You can kind of see that it is as piece of 3/8" steel welded to the bottom of the tube cabinet frame with two holes on either side of the tube. figuring out how to make a leveling foot for this situation seemed to be a bit of a choosey project for me because if I just put a bolt through one of the holes on each leg, it seemed to me that it would possibly cause undue stress as the weight would not be supported directly under the leg, and putting something directly under the leg seemed clumsy and complicated.

So without further explanation here is what I did.  In the first picture (above) you can see that I have put one end up on blocks, so that when I jacked the other end up it would not tilt the machine an extreme amount, to allow me to get my newly fabricated machine feet under the lather for installation.

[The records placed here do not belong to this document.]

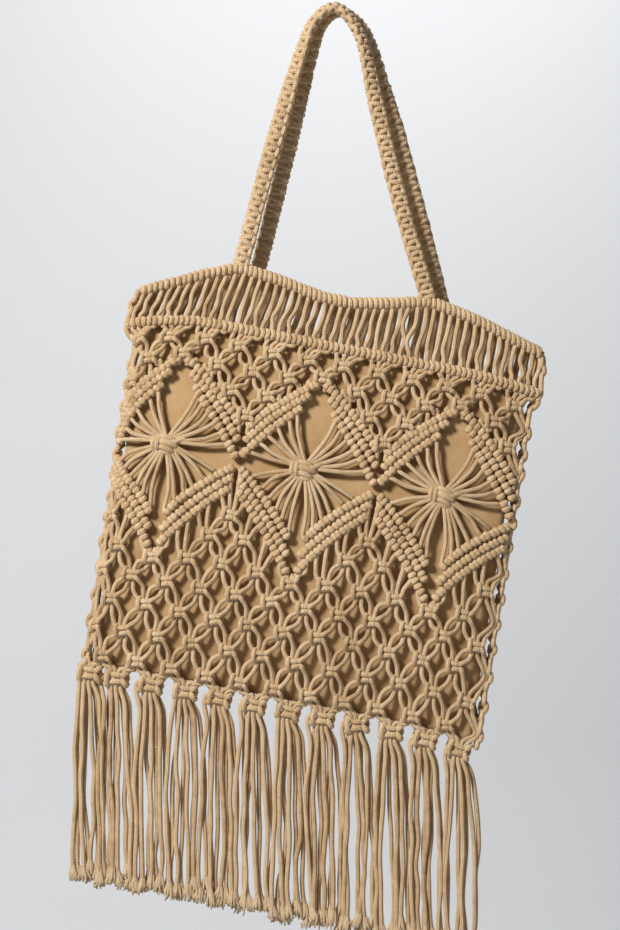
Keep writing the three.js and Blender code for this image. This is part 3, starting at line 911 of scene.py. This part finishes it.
def tassel(number, knot):
    """A joining knot with its eight cut cords and their frayed ends."""
    piece = Piece(f"tassel_{number:02d}_cords")
    place = on_panel(np.array([[knot * COLUMN_STEP, NET_DROP, 0]]), -1)[0] * 1000
    place[1] = 0
    c, s = math.cos(BODY_TILT), math.sin(BODY_TILT)
    right, down, out = np.array([c, 0, -s]), np.array([-s, 0, -c]), np.array([0, -1, 0])

    def from_knot(points):
        return (place + points[:, :1] * right + points[:, 1:2] * down + points[:, 2:3] * out) / 1000

    angle = rng.normal(0, 0.08)
    for flip in (1, -1):
        for role in range(4):
            shape = role_path(role)
            shape = turned(shape[np.abs(shape[:, 1]) < 6.5] * (1.38, 1.4, 1.05), angle)
            shape = shape * (1, 1, flip) + (0, 0, flip * 1.2)
            piece.tube(from_knot(spline(shape, 2.2)), JOINING_CORD)

    for strand in range(TASSEL_CORDS):
        front = strand % 2 == 0
        slot = strand - (TASSEL_CORDS - 1) / 2
        length = FRINGE_LENGTH * (1 + rng.normal(0, 0.012))
        y = (-2.6 if front else 2.6) + rng.normal(0, 0.4)
        if strand == 0 and number % 3 != 1:
            away = 11 + 3 * rng.random()
            start = [place - 8 * right - 2 * down + (0, -2, 0), place - away * right + 1.0 * down,
                     place - (away + 0.5) * right + 8 * down]
        else:
            start = [place + slot * 1.9 * right + 3 * down + (0, y, 0),
                     place + slot * 2.2 * right + 9 * down + (0, y, 0)]
        drift = np.cumsum(rng.normal(0, 1.5, 8))
        drift -= np.linspace(0, 0.5, 8) * drift[-1]
        lean = rng.normal(0, 0.6)
        rest = []
        for i, share in enumerate((0.13, 0.26, 0.39, 0.52, 0.65, 0.77, 0.89, 1)):
            opened = 2.9 + 1.6 * min(share / 0.4, 1)
            rest.append((place[0] + slot * opened + drift[i] * min(2 * share, 1) + lean,
                         y * (1 - 0.3 * share) + rng.normal(0, 0.6),
                         place[2] - length * share))
        line = spline(np.vstack([start, rest]), 5)
        radius = FRINGE_CORD * (1 + rng.normal(0, 0.03))
        to_end = lengths_along(line[::-1])[::-1]
        width = radius * (1 - 0.55 * np.clip(1 - to_end / 5, 0, 1) ** 2)
        # Painted shade: the back strands, behind the front ones, get only dark tones.
        tone = rng.random() if front else 0.35 * rng.random()
        piece.tube(line / 1000, width, tone=tone)
        end, away = line[-1], line[-1] - line[-2]
        away /= np.linalg.norm(away)
        clump = rng.normal(0, 1.7, 3) * (1, 0.6, 0.3)
        for fibre in range(CUT_FIBRES):
            turn = 2 * math.pi * (fibre + rng.random()) / CUT_FIBRES
            sideways = np.array([math.cos(turn), 0.7 * math.sin(turn), 0])
            inner = 0.3 + 0.7 * rng.random() ** 0.6
            size = 9 + 4 * rng.random()
            flare = 1.8 + 2.8 * rng.random()
            curl = rng.normal(0, 1.1, 3)
            lock = [
                end - 8 * away + 0.55 * inner * radius * sideways,
                end - 4 * away + 0.85 * inner * radius * sideways,
                end + 0.5 * away + (1.0 * radius + 0.2 * flare) * inner * sideways + 0.1 * clump,
                end + 0.5 * size * away + (1.1 * radius + 0.7 * flare) * inner * sideways + 0.6 * clump,
                end + size * away + (0.9 * radius + flare) * inner * sideways + clump + curl,
            ]
            path = spline(lock, 4.6)
            width = np.interp(np.linspace(0, 1, len(path)), [0, 0.5, 1], [1.0, 1.45, 0.8])
            piece.tube(path / 1000, width, 5, 1.2 + 0.7 * rng.random())
    piece.make(cord_look, f"tassel_{number:02d}")


# Lining

def lining():
    """A thin cloth pouch sewn in under the upper bars, with soft folds."""
    top = UPPER_BAR_RADIUS + 1.5
    rows, around = 60, 60
    start_out = -HITCH_THICKNESS / 2 - 1.3

    def shell(inset, bottom):
        rings = []
        for drop in np.linspace(top, bottom, rows):
            ring = []
            for face in (-1, 1):
                edge = 0.3 + inset / COLUMN_STEP
                column = np.linspace(edge, COLUMNS - edge, around)
                if face > 0:
                    column = column[::-1]
                fold = 0.55 * np.sin(column * 1.9 + drop * 0.021) * np.sin(drop * 0.035 + column * 0.4)
                fold += 0.25 * np.sin(column * 5.1 - drop * 0.05)
                out = np.full(around, start_out - inset) - 0.35 + 0.35 * fold
                points = np.stack([column * COLUMN_STEP, np.full(around, drop), out], -1)
                ring.append(on_panel(points, face))
            rings.append(np.concatenate(ring))
        return rings

    outer, inner = shell(0, LINING_BOTTOM - 0.5), shell(0.8, LINING_BOTTOM - 1.6)
    rings = np.array(outer[::-1] + inner)
    count, width = rings.shape[0], rings.shape[1]
    faces = []
    for i in range(count - 1):
        for j in range(width):
            k = (j + 1) % width
            faces.append((i * width + j, i * width + k, (i + 1) * width + k, (i + 1) * width + j))
    for base in (0, (count - 1) * width):
        for j in range(around - 1):
            face = (base + j, base + j + 1, base + width - 2 - j, base + width - 1 - j)
            faces.append(face if base else face[::-1])
    points = [tuple(p) for p in rings.reshape(-1, 3)]
    obj = placed("lining_cloth", smooth_mesh("lining_cloth", points, faces, lining_look))
    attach(obj, "root")
    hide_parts("lining_pouch")


for face, side in SIDES.items():
    near = face == "front"
    sides, step = NET_FINENESS[face]
    wound_bar(f"{face}_hem_bar_hitches", side, lambda column: -hem_rise(column), HEM_RADIUS,
              f"{face}_hem_bar")
    ladder(f"{face}_ladder_cords", side, f"{face}_ladder", 8 if near else 7)
    wound_bar(f"{face}_upper_bar_hitches", side, lambda column: 0 * column, UPPER_BAR_RADIUS,
              f"{face}_upper_bar")
    net(f"{face}_net_upper_cords", side, UPPER_ROWS, from_bar, to_diamond, sides, step,
        f"{face}_net_upper")
    net(f"{face}_net_lower_cords", side, LOWER_ROWS, from_diamond, to_joining_knot, sides, step,
        f"{face}_net_lower")
    for place, centre in DIAMOND_CENTRES.items():
        diamond(f"{face}_diamond_{place}_hitches", side, centre, f"{face}_diamond_{place}", near)
    handle(face)

side_seam("side_seam_left_knots", 0, "side_seam_left")
side_seam("side_seam_right_knots", COLUMNS, "side_seam_right")
for i in range(TASSELS):
    tassel(i + 1, 2 * i + 1)
lining()


# Studio

# Lamps: name, place, aim, size, watts, colour
LAMPS = [
    ("key", (-1.6, -2.05, 1.05), (0, 0, -0.5), 0.55, 110, (1, 0.98, 0.95)),
    ("fill", (1.8, -2.0, 0.2), (0, 0, -0.5), 1.6, 1.2, (0.96, 0.98, 1)),
    ("back", (-1.6, 2.0, 1.2), (0, 0, -0.45), 0.9, 34, (0.98, 0.99, 1)),
    ("side", (2.7, 0.7, 0.5), (0, 0, -0.45), 1.2, 12, (0.98, 0.99, 1)),
    ("wall_high", (0.2, 2.4, 2.4), (0.3, 4.8, 0.6), 1.6, 80, (0.98, 0.99, 1)),
    ("wall_low", (-1.8, 2.6, -0.9), (-1.0, 4.8, -1.1), 1.2, 15, (0.98, 0.99, 1)),
]


def backdrop():
    """A pale floor that sweeps up into a wall behind the bag, in metres."""
    near, wall, reach = -4.5, 4.8, 7
    floor, top, bend = -2.1, 3.5, 0.8
    profile = [(near, floor), (wall - bend, floor)]
    for i in range(1, 9):
        turn = i / 9 * math.pi / 2
        profile.append((wall - bend + bend * math.sin(turn), floor + bend * (1 - math.cos(turn))))
    profile += [(wall, floor + bend), (wall, top)]
    points = [(x, y, z) for y, z in profile for x in (-reach, reach)]
    faces = [(2 * i, 2 * i + 1, 2 * i + 3, 2 * i + 2) for i in range(len(profile) - 1)]
    paper = Look("backdrop_paper").finish(PAPER)
    placed("backdrop", smooth_mesh("backdrop", points, faces, paper))


def lamp(name, place, aim, size, watts, colour):
    light = bpy.data.lights.new(name, "AREA")
    light.size, light.energy, light.color = size, watts, colour
    obj = placed(name, light)
    obj.location = place
    x, y, z = np.array(aim) - np.array(place)
    obj.rotation_euler = (math.atan2(math.hypot(x, y), -z), 0, math.atan2(x, -y) + math.pi)


backdrop()
for row in LAMPS:
    lamp(*row)
world = bpy.data.worlds.new("studio")
world.use_nodes = True
background = world.node_tree.nodes["Background"].inputs
background["Color"].default_value = (0.93, 0.95, 1, 1)
background["Strength"].default_value = 0.1
bpy.context.scene.world = world

camera = bpy.data.cameras.new("camera")
camera.lens = 85
camera.sensor_width = 36
view = placed("camera", camera)
view.location = (-0.024, -2.196, -0.448)
view.rotation_euler = (math.pi / 2, 0, 0)
bpy.context.scene.camera = view
bpy.context.scene.view_settings.view_transform = "Standard"
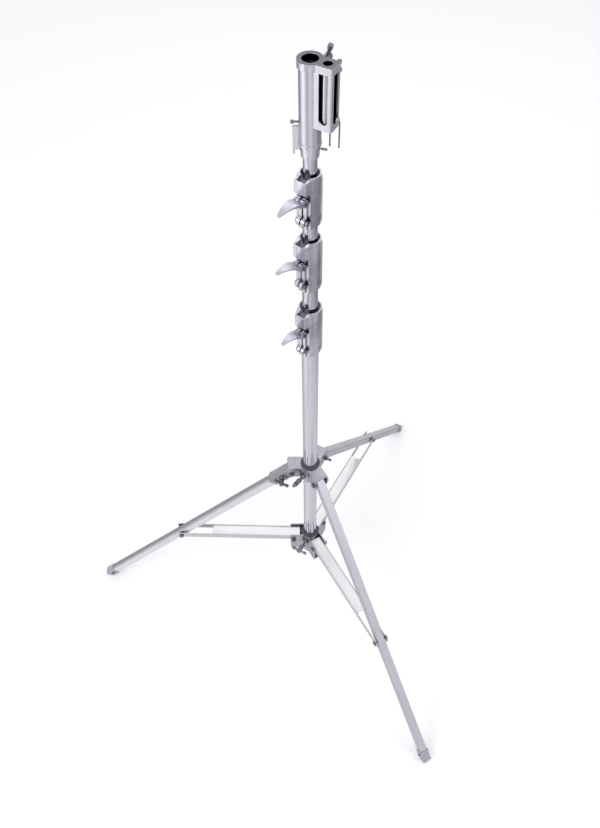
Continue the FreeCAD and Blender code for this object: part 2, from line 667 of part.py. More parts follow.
def brace_channel(azimuth):
    """A folded channel, open downwards. Its outer end is a fork that straddles the leg."""
    x0 = -BRACE_INNER_OVERHANG
    x1 = BRACE_LENGTH + BRACE_OUTER_OVERHANG
    shell = box(x0, x1, -BRACE_HALF, BRACE_HALF, BRACE_BOTTOM, BRACE_TOP)
    fold_edges = [e for e in shell.Edges if abs(e.tangentAt(e.FirstParameter).x) > 0.99]
    fold_edges = [e for e in fold_edges if e.CenterOfMass.z > 0]
    shell = shell.makeFillet(BRACE_FOLD_R, fold_edges)
    end_edges = [e for e in shell.Edges if abs(e.tangentAt(e.FirstParameter).y) > 0.99]
    end_edges = [e for e in end_edges if e.CenterOfMass.z < 0 and e.Length > BRACE_HALF]
    shell = shell.makeFillet(BRACE_CORNER_R, end_edges)
    inner_half = BRACE_HALF - BRACE_WALL
    hollow = box(x0 - 1, x1 + 1, -inner_half, inner_half, BRACE_BOTTOM - 1, BRACE_TOP - BRACE_WALL)
    web_start = BRACE_LENGTH - BRACE_WEB_CUT
    fork = box(web_start, x1 + 1, -inner_half, inner_half, BRACE_BOTTOM - 1, BRACE_TOP + 1)
    cuts = [
        hollow,
        fork,
        cross_rod(0, 0, PIVOT_BOLT_R + SLIDE_GAP, -30, 30),
        cross_rod(BRACE_LENGTH, 0, PIVOT_BOLT_R, -30, 30),
    ]
    return on_brace(drilled(shell, cuts), azimuth)


def brace_stub_bolts(azimuth):
    """Two short bolts, one in each fork side, whose ends face the leg's sides."""
    solids = []
    for side in (-1, 1):
        tip = LEG_HALF + 0.5
        shank = cross_rod(BRACE_LENGTH, 0, PIVOT_BOLT_R, side * tip, side * BRACE_HALF)
        y0, y1 = sorted((side * BRACE_HALF, side * (BRACE_HALF + 5)))
        solids.append(joined([shank, cross_hex(BRACE_LENGTH, 0, 13.0, y0, y1)]))
    return on_brace(Part.makeCompound(solids), azimuth)


# ---- head ----
def junior_socket():
    """The main receiver tube with its step ring, funnel, hook fin and screw boss."""
    plate_z = HEAD_TOP - TOP_PLATE
    barrel = upright(SOCKET_R, STEP_RING_TOP_Z - 2, plate_z)
    step = upright(STEP_RING_R, FUNNEL_TOP_Z, STEP_RING_TOP_Z)
    funnel_height = FUNNEL_TOP_Z - SOCKET_BASE_Z
    funnel = Part.makeCone(FUNNEL_BOTTOM_R, FUNNEL_TOP_R, funnel_height, vec(0, 0, SOCKET_BASE_Z))
    fin = box(SOCKET_R - 4, FIN_REACH, -FIN_HALF, FIN_HALF, FIN_BOTTOM_Z, FIN_TOP_Z)
    hook = box(HOOK_BACK, FIN_REACH, -FIN_HALF, FIN_HALF, HOOK_BOTTOM_Z, FIN_BOTTOM_Z + 1)
    boss = cross_rod(0, SOCKET_SCREW_Z, SOCKET_BOSS_R, JUNIOR_R, SOCKET_BOSS_END)
    screw_hole = cross_rod(0, SOCKET_SCREW_Z, HUB_SCREW_R + SLIDE_GAP, 5, SOCKET_BOSS_END + 1)
    pieces = [barrel, step, funnel, turned(fin, 180), turned(hook, 180), turned(boss, BRACKET_AZIMUTH)]
    cuts = [
        upright(JUNIOR_R, SOCKET_FLOOR_Z, plate_z + 1),
        upright(RISER_TOP[0], SOCKET_BASE_Z - 1, RISER_TOP[3]),
        turned(screw_hole, BRACKET_AZIMUTH),
    ]
    return drilled(joined(pieces), cuts)


def head_top_plate():
    """One plate: a ring round the main bore and a lug over the bracket."""
    z0 = HEAD_TOP - TOP_PLATE
    ring = upright(TOP_RING_R, z0, HEAD_TOP)
    lug = box(0, BRACKET_REACH, -BRACKET_HALF, BRACKET_HALF, z0, HEAD_TOP)
    corners = [e for e in lug.Edges if abs(e.tangentAt(e.FirstParameter).z) > 0.99]
    corners = [e for e in corners if e.CenterOfMass.x > BABY_AT]
    lug = lug.makeFillet(BRACKET_CORNER_R, corners)
    cuts = [
        upright(JUNIOR_R, z0 - 1, HEAD_TOP + 1),
        Part.makeCylinder(BABY_R, TOP_PLATE + 2, vec(BABY_AT, 0, z0 - 1)),
    ]
    return turned(drilled(joined([ring, lug]), cuts), BRACKET_AZIMUTH)


def window_cut(z1):
    """A tall window cut through a wall along +X: round at the bottom, open at the top."""
    z0 = WINDOW_BOTTOM_Z + WINDOW_HALF
    depth = 4 * BRACKET_WALL
    block = box(0, depth, -WINDOW_HALF, WINDOW_HALF, z0, z1 + 1)
    return joined([block, rod(vec(0, 0, z0), vec(depth, 0, z0), WINDOW_HALF)])


def baby_bracket():
    """A windowed box beside the main tube, which holds the 16 mm socket's tube."""
    z1 = HEAD_TOP - TOP_PLATE
    outer = box(BRACKET_START, BRACKET_REACH, -BRACKET_HALF, BRACKET_HALF, BRACKET_BOTTOM_Z, z1)
    corners = [e for e in outer.Edges if abs(e.tangentAt(e.FirstParameter).z) > 0.99]
    corners = [e for e in corners if e.CenterOfMass.x > BABY_AT]
    outer = outer.makeFillet(BRACKET_CORNER_R, corners)
    boss = cross_rod(BABY_AT, BABY_SCREW_Z, BABY_BOSS_R, BRACKET_HALF - 1, BABY_BOSS_END)
    inner_half = BRACKET_HALF - BRACKET_WALL
    cavity_z = BRACKET_BOTTOM_Z + BRACKET_FLOOR
    front_window = turned(window_cut(z1), -90)
    cuts = [
        upright(SOCKET_R, BRACKET_BOTTOM_Z - 1, z1 + 1),
        box(BRACKET_START, BRACKET_REACH - BRACKET_WALL, -inner_half, inner_half, cavity_z, z1 + 1),
        moved(front_window, BABY_AT, 2 - inner_half, 0),
        moved(window_cut(z1), BRACKET_REACH - BRACKET_WALL - 2, 0, 0),
        Part.makeCylinder(BABY_TUBE_R, 30, vec(BABY_AT, 0, BRACKET_BOTTOM_Z + BRACKET_WALL)),
        cross_rod(BABY_AT, BABY_SCREW_Z, PIN_R + SLIDE_GAP, 10, 40),
        cross_rod(BAIL_AT, BAIL_Z, PIN_R, inner_half, 40),
    ]
    return turned(drilled(joined([outer, boss]), cuts), BRACKET_AZIMUTH)


def baby_socket_tube():
    z0 = BRACKET_BOTTOM_Z + BRACKET_WALL
    z1 = HEAD_TOP - TOP_PLATE
    outer = Part.makeCylinder(BABY_TUBE_R, z1 - z0, vec(BABY_AT, 0, z0))
    bore = Part.makeCylinder(BABY_R, z1 - z0, vec(BABY_AT, 0, z0 + BRACKET_WALL))
    screw_hole = cross_rod(BABY_AT, BABY_SCREW_Z, PIN_R + SLIDE_GAP, 0, 20)
    return turned(drilled(outer, [bore, screw_hole]), BRACKET_AZIMUTH)


def head_screw(at_x, z, tip, handle_y, bar_y, shank_r, bar_half, scale, tilt):
    """A T-screw whose bar is fixed in its boss, pointing away from the bracket's back."""
    shape = joined([t_screw(tip, handle_y, bar_y, shank_r), t_bar(bar_y, bar_half, scale)])
    shape.rotate(ORIGIN, AXIS_X, tilt)
    shape.rotate(ORIGIN, AXIS_Z, 90)
    return turned(moved(shape, at_x, 0, z), BRACKET_AZIMUTH)


def head_fasteners():
    """A ball stud above the fin, a peg in the base and the bail's shoulder screw."""
    stud = rod(vec(SOCKET_R, 0, BALL_STUD_Z), vec(FIN_REACH - 2, 0, BALL_STUD_Z), 2.0)
    ball = Part.makeSphere(BALL_R, vec(FIN_REACH, 0, BALL_STUD_Z))
    peg = rod(vec(19.4, 0, PEG_Z), vec(31.0, 0, PEG_Z), PEG_R)
    wall_y = BRACKET_HALF - BRACKET_WALL
    head_y = BRACKET_HALF + BAIL_SCREW_STAND_OFF
    bail_shank = cross_rod(BAIL_AT, BAIL_Z, PIN_R, wall_y, head_y)
    bail_head = cross_rod(BAIL_AT, BAIL_Z, 1.8 * PIN_R, head_y, head_y + PIN_R)
    solids = [
        turned(joined([stud, ball]), 180),
        turned(peg, PEG_AZIMUTH),
        turned(joined([bail_shank, bail_head]), BRACKET_AZIMUTH),
    ]
    return Part.makeCompound(solids)


def bail_wire():
    """A hairpin of round wire: a half loop over the shoulder screw and two hanging legs."""
    y = BRACKET_HALF + BAIL_SCREW_STAND_OFF / 2
    loop_r = BAIL_HALF_SPACING
    centre = vec(BAIL_AT, y, BAIL_Z - loop_r + PIN_R + BAIL_WIRE_R + BODY_GAP)
    left = centre + vec(-loop_r, 0, 0)
    right = centre + vec(loop_r, 0, 0)
    top = centre + vec(0, 0, loop_r)
    arc = Part.Arc(left, top, right).toShape()
    drop = vec(0, 0, -BAIL_DROP)
    path = Part.Wire([Part.LineSegment(left + drop, left).toShape(), arc,
                      Part.LineSegment(right, right + drop * BAIL_SHORT_LEG).toShape()])
    profile = Part.Wire([Part.Circle(left + drop, AXIS_Z, BAIL_WIRE_R).toShape()])
    wire = path.makePipeShell([profile], True, True)
    return turned(wire, BRACKET_AZIMUTH)


# ---- assembly ----
def collar_nodes(prefix, spec, outer, inner):
    outer_r = outer[0]
    inner_r = inner[0]
    return {
        prefix + "_body": collar_body(spec, outer_r),
        prefix + "_bush": collar_bush(spec, outer_r, inner_r),
        prefix + "_lever_pin": collar_pin(spec, outer_r),
        prefix + "_fasteners": collar_fasteners(spec, outer_r),
        prefix + "_lever": collar_lever(spec, outer_r),
    }


def leg_nodes(name, azimuth):
    levelling = name == "left"
    overhang = LEVELLING_OVERHANG if levelling else LEG_TOP_OVERHANG
    return {
        "leg_" + name + "_tube": leg_tube(azimuth, overhang, not levelling),
        "leg_" + name + "_foot": leg_foot(azimuth),
        "leg_" + name + "_foot_bolt": leg_foot_bolt(azimuth),
        "brace_" + name + "_channel": brace_channel(azimuth),
        "brace_" + name + "_stub_bolts": brace_stub_bolts(azimuth),
    }


def all_nodes():
    nodes = {
        "column_tube": tube(COLUMN),
        "column_end_plug": column_end_plug(),
        "riser_lower_tube": tube(RISER_LOWER),
        "riser_lower_guide": guide(RISER_LOWER, COLUMN),
        "riser_middle_tube": tube(RISER_MIDDLE),
        "riser_middle_guide": guide(RISER_MIDDLE, RISER_LOWER),
        "riser_top_tube": tube(RISER_TOP),
        "riser_top_guide": guide(RISER_TOP, RISER_MIDDLE),
        "upper_hub": upper_hub(),
        "upper_hub_bush": upper_hub_bush(),
        "leg_pivot_bolts": leg_pivot_bolts(),
        "lower_hub": lower_hub(),
        "brace_pivot_bolts": brace_pivot_bolts(),
        "levelling_sleeve": levelling_sleeve(LEG_AZIMUTHS["left"]),
        "junior_socket": junior_socket(),
        "head_top_plate": head_top_plate(),
        "baby_bracket": baby_bracket(),
        "baby_socket_tube": baby_socket_tube(),
        "head_fasteners": head_fasteners(),
        "bail_wire": bail_wire(),
        "socket_t_screw": head_screw(0, SOCKET_SCREW_Z, JUNIOR_R + BODY_GAP, 33.0, 58.0,
                                     HUB_SCREW_R, 20.0, 0.95, SOCKET_BAR_TILT),
        "baby_t_screw": head_screw(BABY_AT, BABY_SCREW_Z, BABY_R + BODY_GAP, 25.0, 36.0,
                                   PIN_R, 15.0, 0.75, BABY_BAR_TILT),
    }
    nodes["hub_lock_screw"], nodes["hub_lock_bar"] = hub_screw(UPPER_SCREW, HUB_BUSH_R + BODY_GAP)
    nodes["lower_hub_screw"], nodes["lower_hub_bar"] = hub_screw(LOWER_SCREW, COLUMN[0] + BODY_GAP)
    nodes["levelling_screw"], nodes["levelling_bar"] = levelling_screw(LEG_AZIMUTHS["left"])
    nodes.update(collar_nodes("lower_collar", LOWER_COLLAR, COLUMN, RISER_LOWER))
    nodes.update(collar_nodes("middle_collar", MIDDLE_COLLAR, RISER_LOWER, RISER_MIDDLE))
    nodes.update(collar_nodes("upper_collar", UPPER_COLLAR, RISER_MIDDLE, RISER_TOP))
    for name, azimuth in LEG_AZIMUTHS.items():
        nodes.update(leg_nodes(name, azimuth))
    return nodes


os.makedirs("parts", exist_ok=True)
for node, shape in all_nodes().items():
    shape.exportStep("parts/" + node + ".step")
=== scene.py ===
import json
import math

import bmesh
import bpy
from mathutils import Matrix, Vector


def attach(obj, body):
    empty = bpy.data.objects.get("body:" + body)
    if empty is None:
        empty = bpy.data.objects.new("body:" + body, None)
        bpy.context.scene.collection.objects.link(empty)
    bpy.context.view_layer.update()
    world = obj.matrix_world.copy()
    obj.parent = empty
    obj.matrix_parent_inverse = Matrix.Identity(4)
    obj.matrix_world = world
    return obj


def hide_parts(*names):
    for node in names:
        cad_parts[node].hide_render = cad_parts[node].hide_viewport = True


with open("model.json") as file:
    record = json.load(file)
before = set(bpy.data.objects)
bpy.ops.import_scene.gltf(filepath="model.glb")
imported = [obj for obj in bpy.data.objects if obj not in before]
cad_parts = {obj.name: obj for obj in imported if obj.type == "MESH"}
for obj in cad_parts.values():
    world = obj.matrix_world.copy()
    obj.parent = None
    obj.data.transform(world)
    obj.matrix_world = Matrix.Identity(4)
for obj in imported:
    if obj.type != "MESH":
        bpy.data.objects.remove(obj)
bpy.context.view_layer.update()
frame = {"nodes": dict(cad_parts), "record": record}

MM = 0.001
NODES = frame["nodes"]
RECORD = frame["record"]
BODY_OF = {n: b for b, members in RECORD["behaviour"]["bodies"].items() for n in members}
SLOT_OF = {s["node"]: s["material_slot"] for s in RECORD["subparts"]}
LEGS = {"left": 180.0, "rear": 60.0, "front": -60.0}
LEG_PIVOT_R = 55.0
LEG_PIVOT_Z = 757.0
BRACE_PIVOT_R = 56.0
BRACE_PIVOT_Z = 330.0
LEG_DROP = 745.0
LEG_SPREAD = 695.0
BRACE_RISE = 19.0
BRACE_RUN = 379.6
LEG_PITCH = math.degrees(math.atan2(LEG_DROP, LEG_SPREAD))
BRACE_PITCH = -math.degrees(math.atan2(BRACE_RISE, BRACE_RUN))
HEAD_AZIMUTH = -29.0


# ---------------------------------------------------------------- shader helpers
# How far a rounded normal has turned, as its cosine with the real one, where edge wear and painted edge
# shade start and are full.
WORN_EDGE = (0.995, 0.90)
SHADED_EDGE = (0.999, 0.93)
BEVEL_SAMPLES = 4
OCCLUSION_SAMPLES = 6
MOULDED_EDGE_R = 0.0008
MEMBER_EDGE_R = 0.0013
SHADE_BAND_WANDER = 0.0012
BUMP_GRAIN = 0.0004
BUMP_CAST = 0.0006
BUMP_PEBBLE = 0.0003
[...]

Jacking the second side up and putting the feet on.  Used the cheesy jack that FORD provided me for my truck which I have replaced with a bottle jack and keep this around for these kind of things.




Feet going into place.



Touchdown!



I made them all from scrap and parts I had laying around.  The plates are 1/4" steel.  Drilled and tapped for 3/8-18 allthread.  The allthread is 2 1/2" long.  I glued some thin rubber sheet I have laying around to the bottom of each foot to provide grip and a little bit of vibration dampening.

Two of the feet prior to installation.



Rubber sheet glues to the bottom.



Before leveling feet.




After, at headstock.




After at tailstock.



One last note.  I was worried that after I installed the feet, that I would still have to shim the bed to the chip tray to further refine the bed leveling procedure, but to my surprise and delight, the machine was heavy enough that I was able to take the twist out of the bed by just using the leveling feet between the floor and the cabinet.  

Also, the machine is much more sure footed now.  The feet have all but reduced and shake and wobble in the cabinet to almost nothing.

Hope this may help anyone thinking about what to do with their awkward tube cabinets.


----------